Your code works fine, if you would just remove that re.escape, which I'm not sure why we would have that:

Test 1

import re 

def my_replace(src, dst, string):
    return re.sub(src, dst, string)


string = 'abbbbbb'
src = r'(ab)b+'
dst = r'\1z'

print(my_replace(src, dst, string))

Output 1

abz

Test 2

import re


def my_replace(src, dst, string):
    return re.sub(src, dst, string)


string = re.escape("abbbbbbBar\\Baz")
src = r'(ab)b+'
dst = r'\1z'

print(my_replace(src, dst, string))

Output 2

abzBar\Baz

Test 3

import re


def my_replace(src, dst, string):
    return re.sub(src, dst, string)


string = re.escape("abbbbbbBar\\Baz")
src = r'(ab)b+'
dst = r'\1' + re.escape('\\z')

print(my_replace(src, dst, string))

Output 3

ab\zBar\\Baz

Test 4

To construct the dst, we have to first know if we'd be replacing our string with any capturing groups such as \1 in this case.
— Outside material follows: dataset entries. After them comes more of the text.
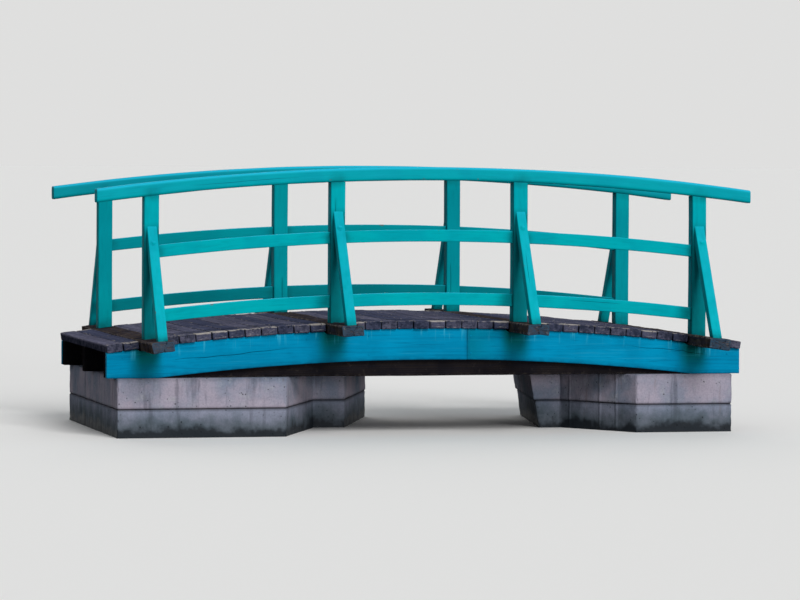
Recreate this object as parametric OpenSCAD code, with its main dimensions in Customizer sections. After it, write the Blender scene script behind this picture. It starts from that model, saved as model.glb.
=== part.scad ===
// Low-arched timber garden footbridge on two concrete abutments.
// Millimetres, +X along the bridge, +Y from the front railing to the rear one, +Z up.
// The origin is on the water line, under the middle of the bridge.
// Every arched piece follows one circle or a circle about the same centre. Each arc is drawn as
// short flats that begin and end between two boards, so boards, crossbeams and posts lie flat on it.

/* [Bridge] */
// Number of bays between posts
bays = 3; // [2:1:4]
// Spacing of the posts along the bridge, centre to centre
post_bay = 1150; // [950:10:1350]
// Spacing of the two railings across the bridge, centre to centre
railing_spacing = 1666; // [1300:2:2000]
// Radius of the arch at the top of the deck
arch_radius = 14500; // [12000:100:30000]
// Height of the deck's top above the water at mid-span
crown_height = 700; // [640:5:900]

/* [Abutments] */
// Height of the lower lift of concrete
lower_lift = 173; // [150:1:240]
// Height of the upper lift of concrete
upper_lift = 187; // [110:1:200]
// Distance from mid-span to the left abutment's front inner corner
opening_left = 360; // [300:5:600]
// Distance from mid-span to the top of the right abutment's front inner corner
opening_right = 780; // [500:5:900]
// Turn of the left abutment's inner face from square to the bridge, in degrees
left_skew = 20; // [0:1:25]
// Turn of the right abutment's inner face from square to the bridge, in degrees
right_skew = 10; // [0:1:25]
// Distance from the bridge's middle line forward to the left abutment's recessed front
left_front = 120; // [0:10:700]
// Distance from the bridge's middle line forward to the right abutment's recessed front
right_front = 350; // [0:10:700]
// Length of a recessed front, from the inner corner to the splayed wing
nose = 200; // [100:10:400]
// How far along the bridge a splayed wing runs before it reaches the full width
splay = 340; // [100:10:500]
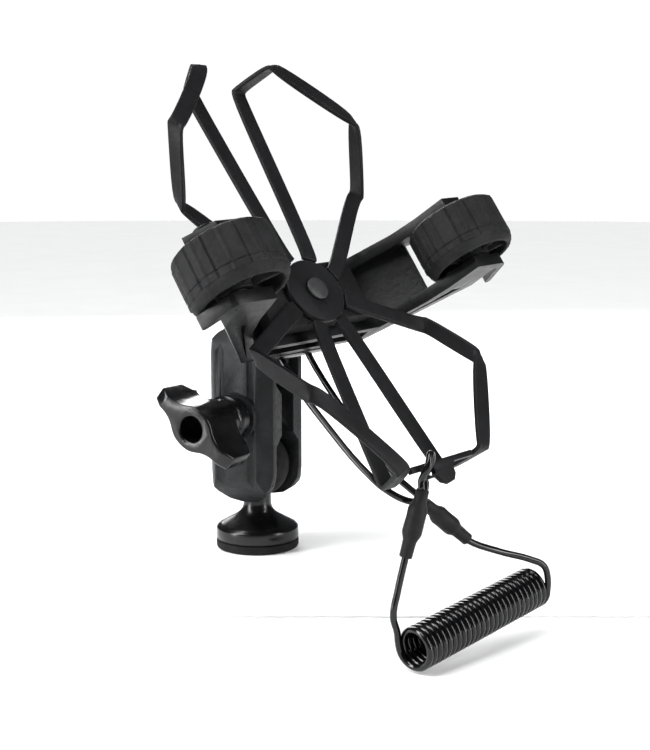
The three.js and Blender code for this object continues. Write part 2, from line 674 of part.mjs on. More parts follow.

We cannot re.escape \1, otherwise we would replace our string with \\1, we have to construct the replacement, if there are capturing groups, then append it to any other part that requires re.escaping.

import re


def my_replace(src, dst, string):
    return re.sub(src, dst, string)


string = re.escape("abbbbbbBar\\Baz")
src = r'(ab)b+'
dst = r'\1' + re.escape('\9z')

print(my_replace(src, dst, string))

Output 4

ab\9zBar\\Baz

Escape is needed because I don't have control over the arguments. they may contain special characters which need to be interpreted as literals. — ideasman42, Oct 09 '19 at 03:47
Test 2, is interpreting the destination, try: `dst = r'\9z'` — ideasman42, Oct 09 '19 at 03:57

score 0 · Answer 3 · answered Oct 09 '19 at 04:03

You could resort to split:

haystack = r"some text with stu\ff to replace"
needle = r"stu\ff"
replacement = r"foo.bar"

result = replacement.join(re.split(re.escape(needle), haystack))
print(result)

This should also work with needle at the beginning or end of haystack.